** Challenge **
Write the material out again exactly.

** Available data **

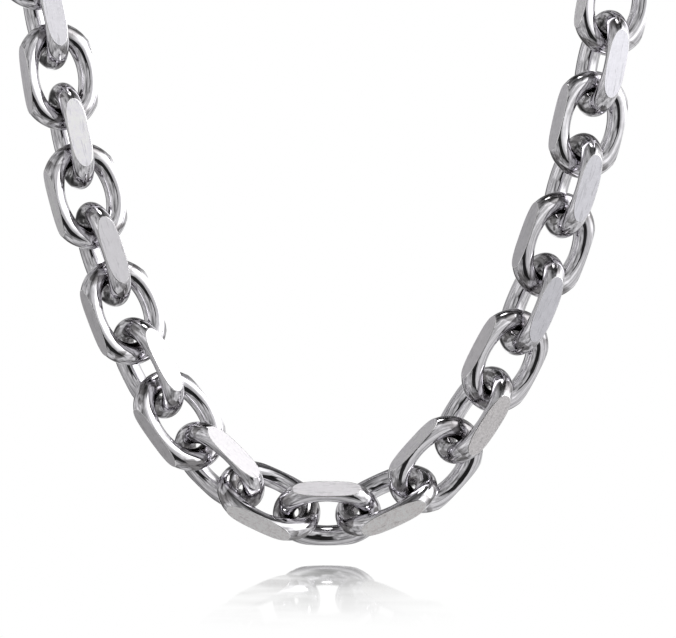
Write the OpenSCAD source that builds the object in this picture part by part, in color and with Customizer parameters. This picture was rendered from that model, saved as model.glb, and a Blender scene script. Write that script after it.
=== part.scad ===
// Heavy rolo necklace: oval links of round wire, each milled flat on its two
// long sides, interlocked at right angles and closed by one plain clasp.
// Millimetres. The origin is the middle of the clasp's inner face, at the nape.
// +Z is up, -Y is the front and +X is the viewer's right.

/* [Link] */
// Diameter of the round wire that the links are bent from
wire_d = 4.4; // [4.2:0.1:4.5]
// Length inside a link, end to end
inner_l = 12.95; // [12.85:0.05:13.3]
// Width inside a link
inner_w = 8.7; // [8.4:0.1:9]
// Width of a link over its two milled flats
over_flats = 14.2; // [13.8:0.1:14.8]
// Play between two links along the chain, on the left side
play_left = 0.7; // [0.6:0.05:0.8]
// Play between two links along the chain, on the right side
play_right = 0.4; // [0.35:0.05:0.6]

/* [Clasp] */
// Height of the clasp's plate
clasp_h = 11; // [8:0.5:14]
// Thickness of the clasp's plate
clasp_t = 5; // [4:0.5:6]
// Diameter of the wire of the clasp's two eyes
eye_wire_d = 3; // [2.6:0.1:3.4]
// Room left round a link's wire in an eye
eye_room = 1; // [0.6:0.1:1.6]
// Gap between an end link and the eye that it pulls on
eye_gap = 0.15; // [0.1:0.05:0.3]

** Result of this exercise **
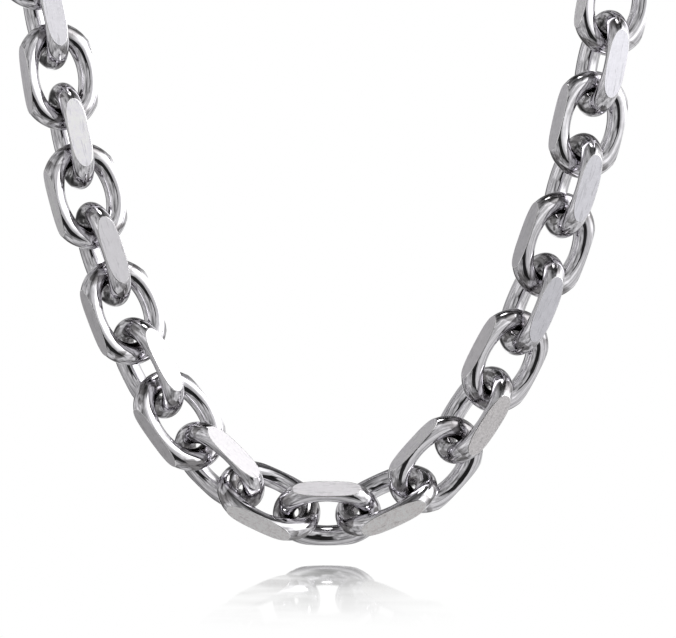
Write the OpenSCAD source that builds the object in this picture part by part, in color and with Customizer parameters. This picture was rendered from that model, saved as model.glb, and a Blender scene script. Write that script after it.
=== part.scad ===
// Heavy rolo necklace: oval links of round wire, each milled flat on its two
// long sides, interlocked at right angles and closed by one plain clasp.
// Millimetres. The origin is the middle of the clasp's inner face, at the nape.
// +Z is up, -Y is the front and +X is the viewer's right.

/* [Link] */
// Diameter of the round wire that the links are bent from
wire_d = 4.4; // [4.2:0.1:4.5]
// Length inside a link, end to end
inner_l = 12.95; // [12.85:0.05:13.3]
// Width inside a link
inner_w = 8.7; // [8.4:0.1:9]
// Width of a link over its two milled flats
over_flats = 14.2; // [13.8:0.1:14.8]
// Play between two links along the chain, on the left side
play_left = 0.7; // [0.6:0.05:0.8]
// Play between two links along the chain, on the right side
play_right = 0.4; // [0.35:0.05:0.6]

/* [Clasp] */
// Height of the clasp's plate
clasp_h = 11; // [8:0.5:14]
// Thickness of the clasp's plate
clasp_t = 5; // [4:0.5:6]
// Diameter of the wire of the clasp's two eyes
eye_wire_d = 3; // [2.6:0.1:3.4]
// Room left round a link's wire in an eye
eye_room = 1; // [0.6:0.1:1.6]
// Gap between an end link and the eye that it pulls on
eye_gap = 0.15; // [0.1:0.05:0.3]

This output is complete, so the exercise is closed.